Dans son Traité d'Athéologie chez Grasset 2005, M.O. met en scène un '' chacal ontologique '' , une tournure plutôt mesquine, voire un mode d'emploi pour rabaisser l'autochtone. Voici l'histoire. Un chauffeur de taxi, Abduramane tue par excès de vitesse un chacal. L'homme est effondré et se sent coupable devant Allah. Il n'ira pas au paradis, il ira en enfer. M.O. se fait un plaisir  d'étaler son remords au grand jour. A travers ce forçage simpliste on voit poindre le sophisme du dénombrement imparfait : Le chauffeur se sent coupable, donc tous les musulmans sont coupables quand un chacal se fait écraser par un taxi.
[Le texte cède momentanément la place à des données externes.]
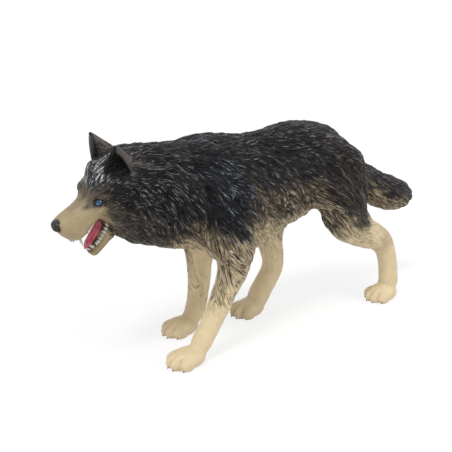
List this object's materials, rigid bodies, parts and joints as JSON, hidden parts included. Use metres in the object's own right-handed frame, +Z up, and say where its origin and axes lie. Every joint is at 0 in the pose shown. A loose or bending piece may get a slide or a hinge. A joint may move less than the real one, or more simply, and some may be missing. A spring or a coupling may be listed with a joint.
{
  "type": "wolf figurine",
  "caption": "Solid moulded wolf figurine, walking with its mouth open and tail low, carved coat, standing on flat paw soles.",
  "frame": {"origin": "middle of the bounding box at the level of the paw soles", "axes": "+Z up; the wolf looks along -X and its tail points along +X; its left side faces -Y"},
  "size_m": [0.1192, 0.0264, 0.0589],
  "materials": {
    "painted_pvc": "semi-matte hand-painted solid PVC: charcoal coat, cream legs and muzzle"
  },
  "bodies": {
    "root": {"wolf": "painted_pvc"}
  },
  "joints": []
}
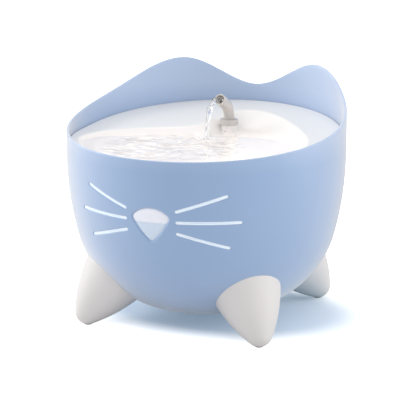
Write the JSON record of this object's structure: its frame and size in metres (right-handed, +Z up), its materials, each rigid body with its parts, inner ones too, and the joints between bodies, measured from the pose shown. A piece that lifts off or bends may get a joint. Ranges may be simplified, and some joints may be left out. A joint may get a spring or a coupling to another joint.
{
  "type": "pet water fountain",
  "caption": "Round drinking bowl on cone feet with a cat-ear rim and a whisker face, a lift-out basin, a bent spout, a filter tray and a small pump inside.",
  "frame": {"origin": "on the floor under the middle of the bowl", "axes": "+Z up, the nose faces -Y, +X to the right of a viewer who faces +Y"},
  "size_m": [0.2248, 0.2248, 0.1952],
  "materials": {
    "blue_abs": "satin moulded, light periwinkle blue",
    "foot_white": "fine moulded grain, warm white",
    "dish_white": "polished moulding",
    "clear_plastic": "clear, polished",
    "seal_rubber": "soft translucent grey",
    "pod_plastic": "plain moulded",
    "board_green": "glass-fibre board",
    "led_white": "light-emitting diode package",
    "screw_steel": "stainless",
    "riser_grey": "plain moulded",
    "filter_white": "plain moulded",
    "foam_grey": "open-cell foam",
    "carbon_black": "pad of carbon grains in fleece",
    "pump_black": "fine moulded grain",
    "core_steel": "stacked laminations",
    "coil_copper": "enamelled copper winding",
    "shaft_ceramic": "ground",
    "magnet_dark": "sintered ferrite",
    "impeller_white": "plain moulded"
  },
  "bodies": {
    "reservoir": {"reservoir_bowl": "blue_abs", "whisker_window_left": "clear_plastic", "whisker_window_right": "clear_plastic", "nose_lens": "clear_plastic", "nose_seal": "seal_rubber", "light_pod": "pod_plastic", "light_board": "board_green", "light_led": "led_white", "foot_screws": "screw_steel", "cable_grommet": "seal_rubber", "riser_tube": "riser_grey", "pump_housing": "pump_black", "pump_core": "core_steel", "pump_coil": "coil_copper", "pump_shaft": "shaft_ceramic", "volute_cover": "pump_black", "suction_cups": "seal_rubber", "pump_gland": "seal_rubber", "foot_front_right": "foot_white", "foot_pad_front_right": "seal_rubber", "foot_rear_right": "foot_white", "foot_pad_rear_right": "seal_rubber", "foot_rear_left": "foot_white", "foot_pad_rear_left": "seal_rubber", "foot_front_left": "foot_white", "foot_pad_front_left": "seal_rubber"},
    "dish": {"drinking_dish": "dish_white"},
    "collar": {"spout_collar": "clear_plastic"},
    "spout": {"spout_tube": "clear_plastic"},
    "filter": {"filter_basket": "filter_white", "filter_foam": "foam_grey", "filter_carbon": "carbon_black", "filter_grid": "filter_white"},
    "strainer": {"pump_strainer": "pump_black", "pump_foam": "foam_grey"},
    "dial": {"flow_dial": "pump_black"},
    "rotor": {"rotor_magnet": "magnet_dark", "impeller": "impeller_white"}
  },
  "joints": [
    {"name": "dish_lift", "type": "slide", "parent": "reservoir", "child": "dish", "axis": [0, 0, 1], "range_m": [0, 0.085]},
    {"name": "spout_pull", "type": "slide", "parent": "dish", "child": "collar", "axis": [0, 0, 1], "range_m": [0, 0.032]},
    {"name": "spout_swivel", "type": "hinge", "parent": "collar", "child": "spout", "pos_m": [0, 0.0489, 0.15], "axis": [0, 0, 1], "range_deg": [-90, 90]},
    {"name": "filter_unclip", "type": "slide", "parent": "dish", "child": "filter", "axis": [0, 0, -1], "range_m": [0, 0.006]},
    {"name": "strainer_slide", "type": "slide", "parent": "reservoir", "child": "strainer", "axis": [1, 0, 0], "range_m": [0, 0.018]},
    {"name": "flow_dial_turn", "type": "hinge", "parent": "strainer", "child": "dial", "pos_m": [0.0266, 0.036, 0.054], "axis": [1, 0, 0], "range_deg": [0, 90]},
    {"name": "impeller_spin", "type": "hinge", "parent": "reservoir", "child": "rotor", "pos_m": [0, 0.036, 0.043], "axis": [1, 0, 0], "continuous": true}
  ]
}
Onfray n'en est pas à sa première délation où l'amalgame des comportements et des idées aménage une voie qui accuse. Cravacher sur une broutille pour masquer l'essentiel. Un chacal écrasé ... c'est ça l'Islam ?  Arthur Koestler avait jugé exécrable ce genre de pratique : '' Les aberrations intellectuelles les plus fréquentes sont dues à la poursuite obsessionnelle d'une vérité partielle traitée comme une vérité suprême '' ( Janus ).

Peu importe, M.O. est un démocrate pur jus. Il est du côté du faible. Il est '' pour le petit et le modeste '' , c'est du moins ce qu'il prétend dans Eléments , octobre décembre 2015. Humble, petit, modeste, une auto-congratulation premier choix, surtout quand ce petit fait l'objet d'un chacal  ontologique dérisoire mais jamais d'un commentaire affûté tel que le professe Frithjof Schuon ( Comprendre l'Islam, Seuil 1976 ). On aurait souhaité un peu plus de matière grise de la part d'un prof de philo qui monte en chaire, face a un public acquis d'avance. Il peut mouler ses ouailles à sa guise. Et si jamais un lambda se mettait à poser une question ? Un prolo dans l'amphi de Caen aurait osé dire : '' M'sieur, à quand votre commentaire sur Frithjof Schuon ? ''. Scandale, sortez-le, il va nous contaminer, nous contraindre à subsumer, nous obliger à faire la différence entre Rasûl et Nabî. C'est trop, beaucoup trop. Restons groupés les amis, restons humbles, bien entre nous, même si je me veux seul du haut de mon ambon. Point.

D'où vient son aversion pour la transcendance, ce mot lui ferait-il peur ? Alors que transcender veut dire franchir. Dès lors, toutes les figures de rhétoriques sont des franchissements, entre autres la métonymie qui subsume et la métaphore qui transpose. Chaque émission de mots est en permanence guettée par le décalage ou l'entre deux, concret-abstrait, plein-vide, matière-anti matière, tous les mots sont au minimum bivalents, au maxi poly. Ces oscillations, souvent illicites, font le charme du langage, une transgressions couramment pratiquée.

Hosanna ! Le rhéteur vient de retourner sa veste. Après avoir sali le Coran dans son traité daté au logis il le bichonne dans Eléments ibid,  pour dit-il remédier à l'inculture : '' A défaut de connaître véritablement l'histoire de France, à défaut d'avoir véritablement  lu le Coran et de connaître la biographie du Prophète, on dit n'importe quoi ''. Surprenante versatilité, par ce volte-face magistral  M.O. vient de se transcender lui-même, et de main de maître. Le chacal ontologique aurait pris le pas sur la hyène onfrétique. Se franchir soi-même tient décidément de la magie ! 

Revenons sur terre. L'histoire de l'Algérie sera mieux connue en lisant les historiens Benjamin Stora et Alain Ruscio.